5. Tiered Pricing Model

The tiered pricing model is one of the most common billing models used by SaaS companies. Each tier or plan comes at a fixed monthly price. It brings flexibility to your software’s offering, allowing customers to level up as they need it. The most significant advantage of tiered pricing is your ability to upsell customers from one tier to the next. 

Example of the Tiered Pricing Model

Netflix has a well-known tiered pricing model that charges on the number of devices subscribers use to stream its content. But the streaming giant is also notorious for price rises that either result in huge subscriber losses or big hikes in revenue. 

One of their wins: In 2017, Netflix raised the prices of its monthly plans by 10 percent. Unexpectedly, this did not stunt subscriber growth and ended up being a huge success. Netflix added 2 million new subscribers in the US and 6.4 million overseas. Both new and existing customers had no problem accepting the price increase, lifting Netflix’s revenue by 35%9.

Customers respond better to price increases when they have options. In Netflix’s case, they increased the price of the Standard Plan but kept their Basic plan the same. A budget-conscious person could downgrade if they couldn’t afford the price increase of their current plan.  

Netflix’s Tiered SaaS Pricing Model
Netflix’s Tiered SaaS Pricing Model

Pros of the Tiered Pricing Model

  • Scale with customers as they grow.
  • Easier to increase revenue through upselling to a higher tier
  • Meet the needs and budgets of different customer personas.
  • Each tier can appeal to a different target audience.

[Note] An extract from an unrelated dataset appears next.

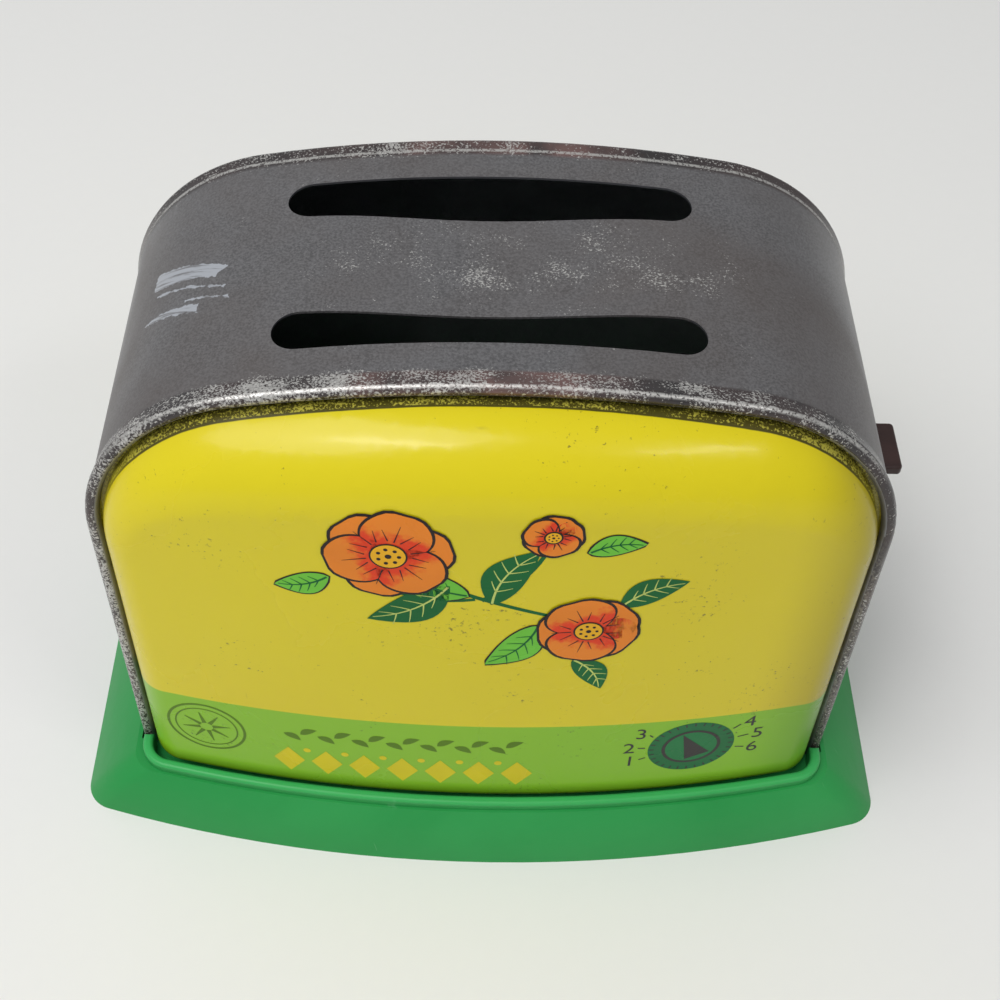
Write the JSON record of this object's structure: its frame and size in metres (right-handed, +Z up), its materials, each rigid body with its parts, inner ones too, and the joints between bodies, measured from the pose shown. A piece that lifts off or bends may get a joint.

Cons of the Tiered Pricing Model

  • Users may pick the wrong tier resulting in a high churn rate.
  • Customers feel confused by too many tiers and options.
  • Risk of adding too many features just to fill each tier

6. Feature-Based Pricing Model

Feature-based pricing allows you to price your services and products based on varying levels of functionality. While used often in the SaaS industry, this pricing model is also prevalent in everyday life, as we logically pay a higher price for more functionality (think laptops, gym memberships, and courses). You tie the price directly to the value you offer customers. 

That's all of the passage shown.